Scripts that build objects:
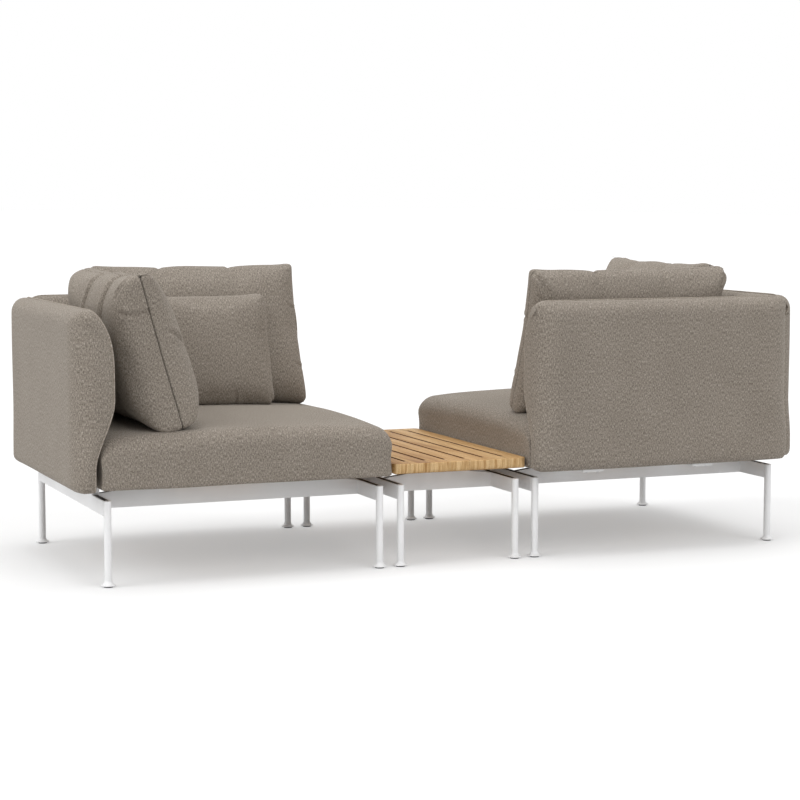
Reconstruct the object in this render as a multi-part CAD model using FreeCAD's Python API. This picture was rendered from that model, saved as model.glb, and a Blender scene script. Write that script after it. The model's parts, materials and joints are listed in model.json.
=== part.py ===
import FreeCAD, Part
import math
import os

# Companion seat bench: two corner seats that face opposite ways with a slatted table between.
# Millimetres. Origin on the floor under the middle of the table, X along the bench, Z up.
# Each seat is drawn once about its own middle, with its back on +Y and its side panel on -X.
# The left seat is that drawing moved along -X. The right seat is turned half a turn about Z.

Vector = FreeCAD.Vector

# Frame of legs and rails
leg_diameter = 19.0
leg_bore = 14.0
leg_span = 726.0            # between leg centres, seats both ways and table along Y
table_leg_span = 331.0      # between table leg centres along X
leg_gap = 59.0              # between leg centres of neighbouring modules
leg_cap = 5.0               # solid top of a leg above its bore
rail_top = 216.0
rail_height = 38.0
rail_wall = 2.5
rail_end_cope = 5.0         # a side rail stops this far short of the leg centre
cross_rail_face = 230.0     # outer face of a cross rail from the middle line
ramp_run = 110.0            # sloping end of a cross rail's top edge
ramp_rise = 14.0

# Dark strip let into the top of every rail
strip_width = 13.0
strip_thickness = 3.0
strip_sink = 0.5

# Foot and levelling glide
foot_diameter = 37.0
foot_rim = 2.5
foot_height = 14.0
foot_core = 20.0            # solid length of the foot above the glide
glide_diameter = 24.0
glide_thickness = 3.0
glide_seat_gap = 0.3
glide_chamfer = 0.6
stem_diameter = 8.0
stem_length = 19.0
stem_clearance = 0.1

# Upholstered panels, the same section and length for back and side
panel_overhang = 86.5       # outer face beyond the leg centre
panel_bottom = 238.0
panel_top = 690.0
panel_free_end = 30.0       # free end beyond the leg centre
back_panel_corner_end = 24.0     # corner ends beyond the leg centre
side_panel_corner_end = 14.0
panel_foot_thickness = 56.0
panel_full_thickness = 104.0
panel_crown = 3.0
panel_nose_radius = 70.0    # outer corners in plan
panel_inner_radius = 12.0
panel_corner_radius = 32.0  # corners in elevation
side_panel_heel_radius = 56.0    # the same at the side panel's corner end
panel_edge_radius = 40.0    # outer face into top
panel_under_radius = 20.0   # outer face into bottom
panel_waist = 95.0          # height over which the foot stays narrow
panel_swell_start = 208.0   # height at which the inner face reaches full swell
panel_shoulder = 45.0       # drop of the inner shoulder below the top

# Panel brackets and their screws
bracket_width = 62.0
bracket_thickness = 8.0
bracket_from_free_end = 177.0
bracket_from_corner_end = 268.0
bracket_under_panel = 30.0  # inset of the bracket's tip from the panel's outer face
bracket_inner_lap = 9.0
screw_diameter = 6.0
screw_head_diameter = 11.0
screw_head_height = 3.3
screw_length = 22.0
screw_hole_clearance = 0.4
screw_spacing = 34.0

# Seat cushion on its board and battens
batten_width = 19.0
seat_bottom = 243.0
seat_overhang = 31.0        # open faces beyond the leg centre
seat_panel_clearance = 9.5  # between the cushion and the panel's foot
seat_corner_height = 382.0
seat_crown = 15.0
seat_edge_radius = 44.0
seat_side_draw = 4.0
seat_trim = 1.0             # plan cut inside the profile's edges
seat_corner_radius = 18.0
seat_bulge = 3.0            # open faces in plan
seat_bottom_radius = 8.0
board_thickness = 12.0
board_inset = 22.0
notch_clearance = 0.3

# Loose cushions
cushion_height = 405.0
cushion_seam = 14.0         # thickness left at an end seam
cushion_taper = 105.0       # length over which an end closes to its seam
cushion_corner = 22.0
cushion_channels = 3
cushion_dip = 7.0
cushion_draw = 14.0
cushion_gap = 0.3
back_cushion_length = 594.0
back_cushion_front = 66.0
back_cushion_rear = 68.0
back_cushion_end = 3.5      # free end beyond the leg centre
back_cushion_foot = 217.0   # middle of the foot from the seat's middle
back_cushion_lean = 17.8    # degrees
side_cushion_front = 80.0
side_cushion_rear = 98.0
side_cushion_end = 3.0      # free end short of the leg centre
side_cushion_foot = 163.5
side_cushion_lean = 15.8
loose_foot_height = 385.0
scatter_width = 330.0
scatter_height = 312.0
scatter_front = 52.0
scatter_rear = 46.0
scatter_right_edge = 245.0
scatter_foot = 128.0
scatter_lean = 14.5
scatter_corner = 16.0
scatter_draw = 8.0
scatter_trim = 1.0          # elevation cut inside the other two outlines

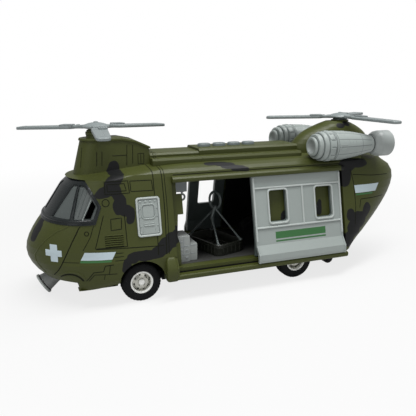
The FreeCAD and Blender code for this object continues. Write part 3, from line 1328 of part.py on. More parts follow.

JOB
Quote exactly the opening line of the material above and every line after it, up to and including the line that contains "stem_clearance = 0.1".

EXPECTED OUTPUT
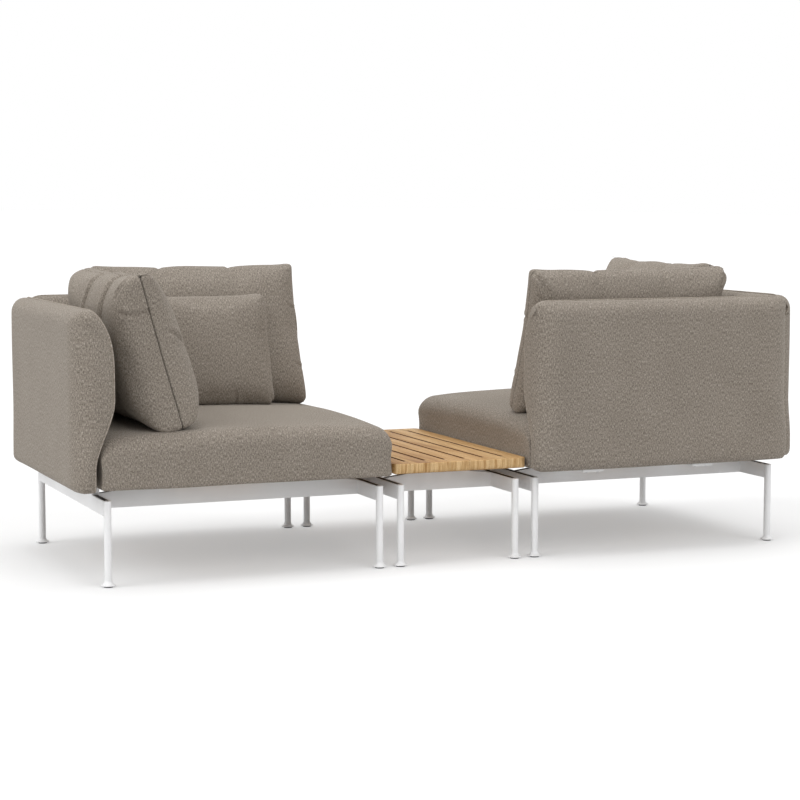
Reconstruct the object in this render as a multi-part CAD model using FreeCAD's Python API. This picture was rendered from that model, saved as model.glb, and a Blender scene script. Write that script after it. The model's parts, materials and joints are listed in model.json.
=== part.py ===
import FreeCAD, Part
import math
import os

# Companion seat bench: two corner seats that face opposite ways with a slatted table between.
# Millimetres. Origin on the floor under the middle of the table, X along the bench, Z up.
# Each seat is drawn once about its own middle, with its back on +Y and its side panel on -X.
# The left seat is that drawing moved along -X. The right seat is turned half a turn about Z.

Vector = FreeCAD.Vector

# Frame of legs and rails
leg_diameter = 19.0
leg_bore = 14.0
leg_span = 726.0            # between leg centres, seats both ways and table along Y
table_leg_span = 331.0      # between table leg centres along X
leg_gap = 59.0              # between leg centres of neighbouring modules
leg_cap = 5.0               # solid top of a leg above its bore
rail_top = 216.0
rail_height = 38.0
rail_wall = 2.5
rail_end_cope = 5.0         # a side rail stops this far short of the leg centre
cross_rail_face = 230.0     # outer face of a cross rail from the middle line
ramp_run = 110.0            # sloping end of a cross rail's top edge
ramp_rise = 14.0

# Dark strip let into the top of every rail
strip_width = 13.0
strip_thickness = 3.0
strip_sink = 0.5

# Foot and levelling glide
foot_diameter = 37.0
foot_rim = 2.5
foot_height = 14.0
foot_core = 20.0            # solid length of the foot above the glide
glide_diameter = 24.0
glide_thickness = 3.0
glide_seat_gap = 0.3
glide_chamfer = 0.6
stem_diameter = 8.0
stem_length = 19.0
stem_clearance = 0.1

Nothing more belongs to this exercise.